Quote exactly and only this range of lines in the data below: the line that holds "build_steps()" to the line that holds "before = set(bpy.data.objects)", both included.
>> Begin Entries
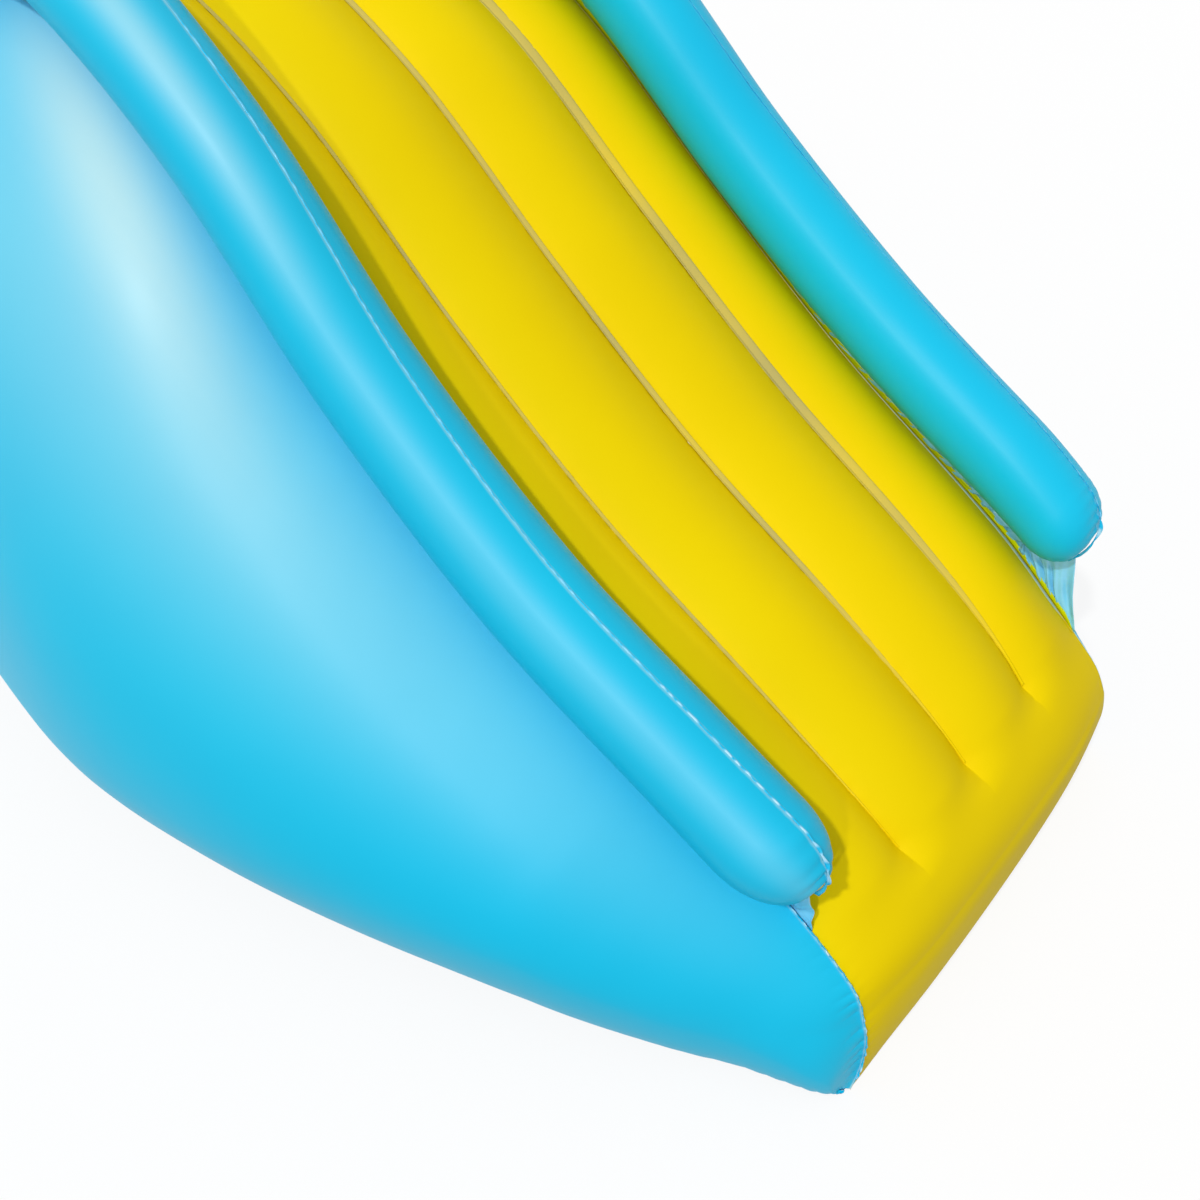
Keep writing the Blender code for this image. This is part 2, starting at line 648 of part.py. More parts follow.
def build_spray_pipe():
    """Spray pipe across the crest with a hose spigot and its turning nut."""
    here = station(PIPE_ROW)
    crown = CHANNEL_CROWN * ramp(BED_TOP - PIPE_ROW, 0, TOP_FADE)
    level = here.centre + upward(PIPE_ROW, "centre") * (PIPE_SEAT_SHARE * crown + PIPE_RADIUS + GAP)
    points = [level + Vector((-PIPE_HALF_LENGTH, 0, 0)), level + Vector((PIPE_HALF_LENGTH - PIPE_BEND, 0, 0))]
    corner = level + Vector((PIPE_HALF_LENGTH - PIPE_BEND, PIPE_BEND, 0))
    for k in range(1, BEND_STEPS + 1):
        angle = math.radians(90) * k / BEND_STEPS
        points.append(corner + PIPE_BEND * Vector((math.sin(angle), -math.cos(angle), 0)))
    end = points[-1] + Vector((0, PIPE_TAIL, 0))
    points.append(end)
    tube("spray_pipe", points, PIPE_RADIUS, WHITE)

    facing = Matrix.Rotation(math.radians(-90), 4, "X")
    frame = Matrix.Translation(end + Vector((0, GAP, 0))) @ facing
    spigot = [(SPIGOT_BORE, 0), (COLLAR_RADIUS, 0), (COLLAR_RADIUS, COLLAR_LENGTH),
              (SPIGOT_RADIUS, COLLAR_LENGTH), (SPIGOT_RADIUS, SPIGOT_LENGTH), (SPIGOT_BORE, SPIGOT_LENGTH)]
    mesh_object("hose_spigot", turned_mesh(spigot), WHITE, frame)

    bm = bmesh.new()
    count = 2 * NUT_RIBS
    radii = [NUT_RADIUS + (RIB_HEIGHT if k % 2 else 0) for k in range(count)]
    angles = [math.radians(360) * k / count for k in range(count)]
    low = [bm.verts.new((r * math.cos(a), r * math.sin(a), 0)) for r, a in zip(radii, angles)]
    bore = [bm.verts.new((NUT_BORE * math.cos(a), NUT_BORE * math.sin(a), 0)) for a in angles]
    loops = [[bm.edges.new((ring[k], ring[(k + 1) % count])) for k in range(count)] for ring in (low, bore)]
    wall = bmesh.ops.bridge_loops(bm, edges=loops[0] + loops[1])["faces"]
    grown = bmesh.ops.extrude_face_region(bm, geom=wall)
    top = [item for item in grown["geom"] if isinstance(item, bmesh.types.BMVert)]
    bmesh.ops.translate(bm, verts=top, vec=(0, 0, NUT_LENGTH))
    bmesh.ops.recalc_face_normals(bm, faces=bm.faces)
    place = frame @ Matrix.Translation((0, 0, COLLAR_LENGTH + GAP))
    mesh_object("hose_nut", bm, BLUE, place)


def build_tie_down(name, row, side):
    """Ground tab welded at the base seam, with a brass eyelet."""
    ends = (row - HALF_ROW / 2, row + HALF_ROW / 2)
    low, high = (panel_point(1, v) for v in ends)
    foot, along = (low + high) / 2, high - low
    inner = sum((panel_point(1 - 1 / PANEL_STEPS, v) for v in ends), Vector()) / 2
    square = Vector((along.y, -along.x, 0)).normalized()
    slope = (inner.z - foot.z) / (inner - foot).dot(square)
    away = mirror_vector(square, side)
    start = max(TAB_LIFT + TAB_THICKNESS - foot.z, 0) / slope + 2 * GAP
    across = Vector((0, 0, 1)).cross(away)
    frame = Matrix((away, across, Vector((0, 0, 1)))).transposed().to_4x4()
    frame.translation = mirror_vector(foot, side) + away * start + Vector((0, 0, TAB_LIFT - foot.z))

    bm = bmesh.new()
    half = TAB_WIDTH / 2
    spots = [(0, -half), (TAB_LENGTH - half, -half)]
    for k in range(1, TAB_ROUND_STEPS):
        angle = math.radians(-90) + math.radians(180) * k / TAB_ROUND_STEPS
        spots.append((TAB_LENGTH - half + half * math.cos(angle), half * math.sin(angle)))
    spots += [(TAB_LENGTH - half, half), (0, half)]
    face = bm.faces.new([bm.verts.new((x, y, 0)) for x, y in spots])
    grown = bmesh.ops.extrude_face_region(bm, geom=[face])
    top = [item for item in grown["geom"] if isinstance(item, bmesh.types.BMVert)]
    bmesh.ops.translate(bm, verts=top, vec=(0, 0, TAB_THICKNESS))
    bmesh.ops.recalc_face_normals(bm, faces=bm.faces)
    tab = mesh_object(f"{name}_tab", bm, BLUE, frame, smooth=False)

    spot = frame @ Matrix.Translation((TAB_LENGTH - EYELET_INSET, 0, 0))
    hole_radius = EYELET_NECK + GAP
    hole = turned_mesh([(0, -CUT_OVERRUN), (hole_radius, -CUT_OVERRUN), (hole_radius, CUT_OVERRUN),
                        (0, CUT_OVERRUN)])
    boolean(tab, cutter(f"{name}_hole", hole, spot), "DIFFERENCE")
    upper = TAB_THICKNESS + GAP
    profile = [(EYELET_BORE, -EYELET_DROP), (EYELET_NECK, -EYELET_DROP), (EYELET_NECK, upper),
               (EYELET_RADIUS, upper), (EYELET_RADIUS, upper + EYELET_THICKNESS),
               (EYELET_BORE, upper + EYELET_THICKNESS)]
    mesh_object(f"{name}_eyelet", turned_mesh(profile), BRASS, spot)


def main():
    for old in list(bpy.data.objects):
        bpy.data.objects.remove(old, do_unlink=True)
    build_bed()
    build_base_sheet()
    ladder = build_ladder_panel()
    for name, place in (("left_baffle", 1), ("centre_baffle", 0), ("right_baffle", -1)):
        build_baffle(name, place)
    for name, side in (("left", 1), ("right", -1)):
        build_side_panel(f"{name}_side_panel", side)
        rail = build_rail(f"{name}_rail", side)
        build_web(f"{name}_rail_web", side)
        build_rail_valve(f"{name}_rail_valve", rail, side)
        build_handle(name, side)
        for end, row in zip(("front", "rear"), TAB_ROWS):
            build_tie_down(f"{end}_{name}", row, side)
    build_steps()
    build_ladder_valve("body_valve", ladder, 1, True)
    build_ladder_valve("drain", ladder, -1, False)
    build_spray_pipe()
    bpy.context.view_layer.update()


main()
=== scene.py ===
"""Looks of the inflatable pool slide: welded vinyl film, moulded fittings and a white studio.

Metres, +Z up, nose towards -Y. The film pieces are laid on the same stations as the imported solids.
"""

import math
from collections import namedtuple
from functools import lru_cache

import bmesh
import bpy
from mathutils import Matrix, Vector, noise


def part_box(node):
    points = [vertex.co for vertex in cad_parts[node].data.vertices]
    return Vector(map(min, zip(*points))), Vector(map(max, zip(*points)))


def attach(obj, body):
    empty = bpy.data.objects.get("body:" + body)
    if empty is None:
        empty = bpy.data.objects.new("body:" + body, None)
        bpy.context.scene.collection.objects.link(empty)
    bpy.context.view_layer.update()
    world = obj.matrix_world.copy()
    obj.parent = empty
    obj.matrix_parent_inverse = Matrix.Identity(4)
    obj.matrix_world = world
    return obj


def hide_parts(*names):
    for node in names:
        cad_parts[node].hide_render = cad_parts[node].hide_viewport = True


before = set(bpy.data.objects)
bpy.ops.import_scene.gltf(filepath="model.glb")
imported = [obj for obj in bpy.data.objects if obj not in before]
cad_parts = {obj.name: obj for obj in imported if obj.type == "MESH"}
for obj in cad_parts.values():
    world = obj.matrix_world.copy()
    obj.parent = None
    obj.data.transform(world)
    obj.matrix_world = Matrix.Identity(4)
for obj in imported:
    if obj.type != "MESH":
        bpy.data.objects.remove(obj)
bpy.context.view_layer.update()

# Sizes that the film follows, as the solids have them
SLIDE_LENGTH = 3.33
NOSE_SKEW = 0.034
NOSE_TUCK = 0.016
TIP_SKEW = 0.018
TUCK_HEIGHT = 0.15
SKEW_START = 1.36
SKEW_LENGTH = 0.29
SKEW_POWER = 2.5
SKEW_HALF_SHARE = 1.06
CREST_HEIGHT = 1.09
BODY_HALF_WIDTH = 0.83
BED_HALF_WIDTH = 0.37
FILM = 0.0006
SEAM_GAP = 0.0006
MERGE_DISTANCE = 0.00003
CHANNEL_CROWN = 0.032
GROOVE_SHARE = 0.5
GROOVE_SPREAD_SHARE = 0.047
OUTER_FLAT_SHARE = 0.45
LADDER_EDGE_SHARE = 0.25
BULGE_HEIGHT = 0.2
BULGE_SHARE = 0.5
SHOULDER_SHARE = 1.12
WIDEST_SHARE = 2 / 3
TUCK_SHARE = 0.8
RAIL_RADIUS = 0.0725
RAIL_FACETS = 12

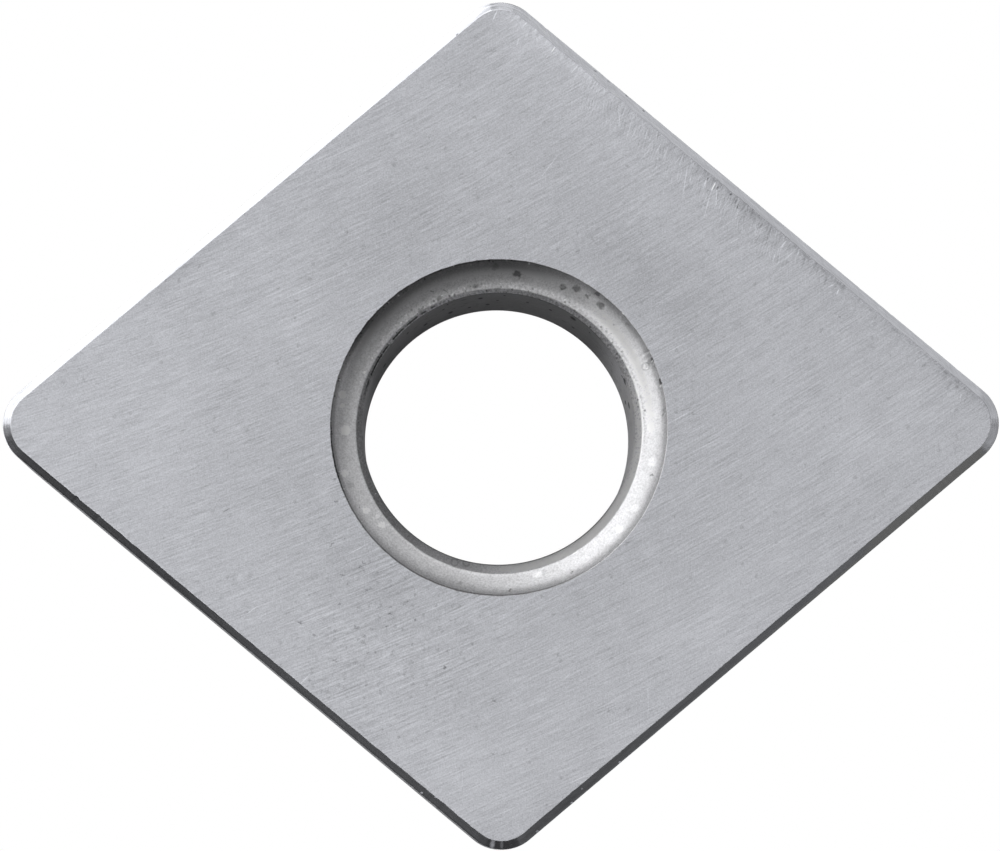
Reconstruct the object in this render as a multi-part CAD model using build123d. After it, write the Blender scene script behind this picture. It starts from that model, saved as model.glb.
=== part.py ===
>> End Entries
**Written solution**
    build_steps()
    build_ladder_valve("body_valve", ladder, 1, True)
    build_ladder_valve("drain", ladder, -1, False)
    build_spray_pipe()
    bpy.context.view_layer.update()


main()
=== scene.py ===
"""Looks of the inflatable pool slide: welded vinyl film, moulded fittings and a white studio.

Metres, +Z up, nose towards -Y. The film pieces are laid on the same stations as the imported solids.
"""

import math
from collections import namedtuple
from functools import lru_cache

import bmesh
import bpy
from mathutils import Matrix, Vector, noise


def part_box(node):
    points = [vertex.co for vertex in cad_parts[node].data.vertices]
    return Vector(map(min, zip(*points))), Vector(map(max, zip(*points)))


def attach(obj, body):
    empty = bpy.data.objects.get("body:" + body)
    if empty is None:
        empty = bpy.data.objects.new("body:" + body, None)
        bpy.context.scene.collection.objects.link(empty)
    bpy.context.view_layer.update()
    world = obj.matrix_world.copy()
    obj.parent = empty
    obj.matrix_parent_inverse = Matrix.Identity(4)
    obj.matrix_world = world
    return obj


def hide_parts(*names):
    for node in names:
        cad_parts[node].hide_render = cad_parts[node].hide_viewport = True


before = set(bpy.data.objects)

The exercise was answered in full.